Le dernier film de Steven Soderbergh, sorti ce mercredi au cinéma, laisse un goût de narration un peu fade.
Pas de doute. Quand il s’agit de montrer la réalité brute, sans complaisance, Steven Soderbergh sait faire. On l’avait déjà vu avec son Che, une rétrospective en deux parties (L’Argentin et Guérilla) de la vie du révolutionnaire. Et on le voit de nouveau avec Contagion, son dernier film, sorti dans les salles le mercredi 9 novembre.
Soderbergh ne s’encombre pas de détails pour montrer ce qu’il se passerait réellement si un virus venait à se répandre aux quatre coins du monde et tuait le tiers des contaminés. Ou plutôt, il le filme justement dans les moindres détails. A commencer par cette longue introduction, durant laquelle il fait une fixation sur tout ce qui entre en contact avec les premiers contaminés. Son virus, quelque chose entre le H1N1 et la grippe aviaire, entraîne évidemment une réaction des autorités et de la communauté scientifique. Mais aussi une brutale réaction sociale. Celle-ci, dans un premier temps, reste circonscrite. La foule est attentive aux messages rassurants du gouvernement et du sombre et efficace Laurence Fishburne, convaincant dans son rôle de toubib qui refuse de perdre pied.
Mais rapidement, face à la contagion et à mesure que les morts s’accumulent, la peur se diffuse aussi, plus vite que la maladie elle-même. On s’isole. On se barricade. Puis l’on se rue sur les stocks de médicaments supposés enrayer la progression du virus, quitte à piller les pharmacies. Finalement, on s’en remet aux colis de sauvetage de l’armée. Et l’on abat son voisin pour lui voler ses conserves, pour se nourrir et nourrir sa famille. Au milieu du cataclysme, bien rares sont ceux qui surnagent et tentent encore de faire passer le bien commun avant leur propre sort, à l’instar de Kate Winslet, la courageuse doctoresse qui lutte sur le terrain au milieu des malades. Même Matt Damon, que l’on a connu plus brave en Jason Bourne, cède à la panique générale.

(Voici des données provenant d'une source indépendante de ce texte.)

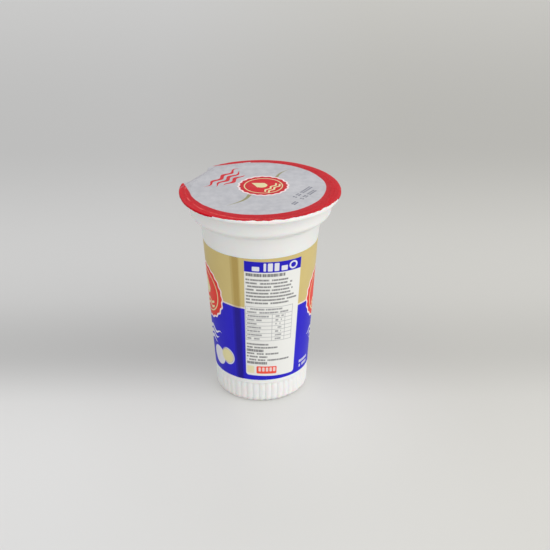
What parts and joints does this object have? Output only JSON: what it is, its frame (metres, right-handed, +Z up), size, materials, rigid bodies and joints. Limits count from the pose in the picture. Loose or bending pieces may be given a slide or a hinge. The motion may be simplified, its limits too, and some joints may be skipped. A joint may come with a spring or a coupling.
{
  "type": "drink cup",
  "caption": "Sealed single-serve ayran cup: tapered white plastic cup with fluted foot and collar, printed wrap-round label and foil lid with a folded pull tab",
  "frame": {"origin": "middle of the underside, on the surface that the cup stands on", "axes": "+Z up along the cup's axis; -Y is the front, the side with the white information panel; +X is to the right seen from the front"},
  "size_m": [0.076, 0.076, 0.103],
  "materials": {
    "cup_plastic": "satin",
    "label_print": "satin",
    "lid_foil": "satin"
  },
  "bodies": {
    "root": {"cup": "cup_plastic", "label": "label_print", "foil_lid": "lid_foil"}
  },
  "joints": []
}
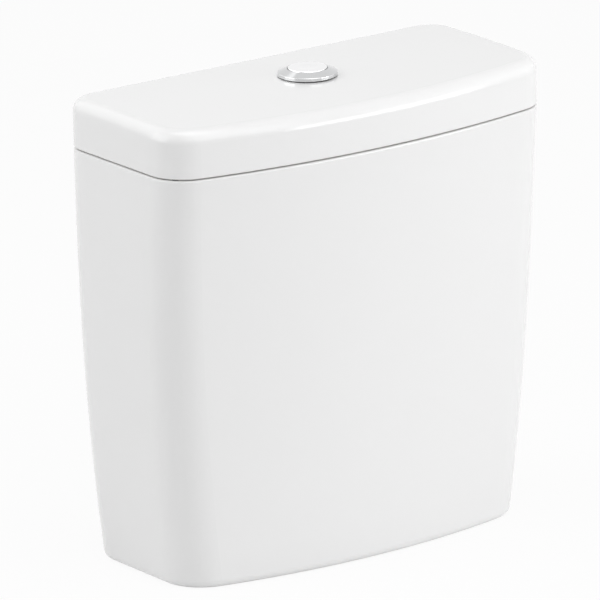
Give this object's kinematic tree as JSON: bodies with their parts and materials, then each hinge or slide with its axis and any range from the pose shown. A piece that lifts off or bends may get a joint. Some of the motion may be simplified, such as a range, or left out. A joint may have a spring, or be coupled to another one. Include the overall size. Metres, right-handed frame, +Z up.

Un scénario crédible… mais aux allures de docu-fiction
Le tout est injecté au spectateur comme une désagréable piqûre de rappel. Il n’y a pas si longtemps, le monde frémissait devant la menace de la grippe A. Et pendant quelques temps, les centres de vaccination ne désemplirent pas. Ce que les contributeurs de Retour d’actu avaient d’ailleurs eu l’occasion de constater en visitant l’un de ces centres à Paris. Qui pourrait aujourd’hui affirmer quelle tournure auraient pris les choses si la grippe s’était avérée plus contagieuse ? Plus tueuse ? Quelques commentaires, à la sortie du film de Soderbergh, ont du reste jugé son scénario parfaitement crédible.
Incontestablement, le réalisateur sait donc mener son affaire, et tâte avec réussite le pouls d’une société confrontée à une pandémie mondiale. Mais précisément, cette intrigue au ton narratif finit par prendre des allures de docu-fiction. Apparition du virus : crédible. Propagation : crédible. Réactions des uns et des autres : crédibles. Trouvaille du vaccin et distribution : encore et toujours crédible. Terriblement réaliste. Brut d’un bout à l’autre. Au point que Soderbergh ne laisse finalement pas la moindre place à un peu de romance.
On ne lui demandait certes pas le scénario invraisemblable de 2012. Mais, pour le dire de but en blanc, à quoi bon s’attacher les services de Matt Damon, Kate Winslet, Laurence Fishburne ou Marion Cotillard -qu’on aperçoit péniblement quelques minutes- pour les cantonner à des rôles de quasi-figurants ? L’hyperréalisme du film, au bout d’une heure et demi, finit par en devenir un peu fade. Il paraît que l’imagination, ce n’est pas le mensonge (dixit Pennac). Mais on aurait quand même souhaité davantage d’imagination dans ce film. Quitte à mentir un peu.
Sans compter que Soderbergh n’évite pas quelques clichés. Par exemple, celle par qui tout commence, Gwyneth Paltrow, est une femme légère et infidèle. Et les journalistes -en la personne de Jude Law, blogueur cinglé- sont comme souvent, les bad guys, ceux qui dénigrent le vaccin si vaillamment mis au point. Ceux qui mentent et qui manipulent, quand les autorités sont les garantes exclusives du bien public. Bref, le traitement de Contagion n’est qu’à moitié efficace. Jusque dans sa chute, qui ne fait au fond que confirmer ce que l’on savait déjà. Dommage.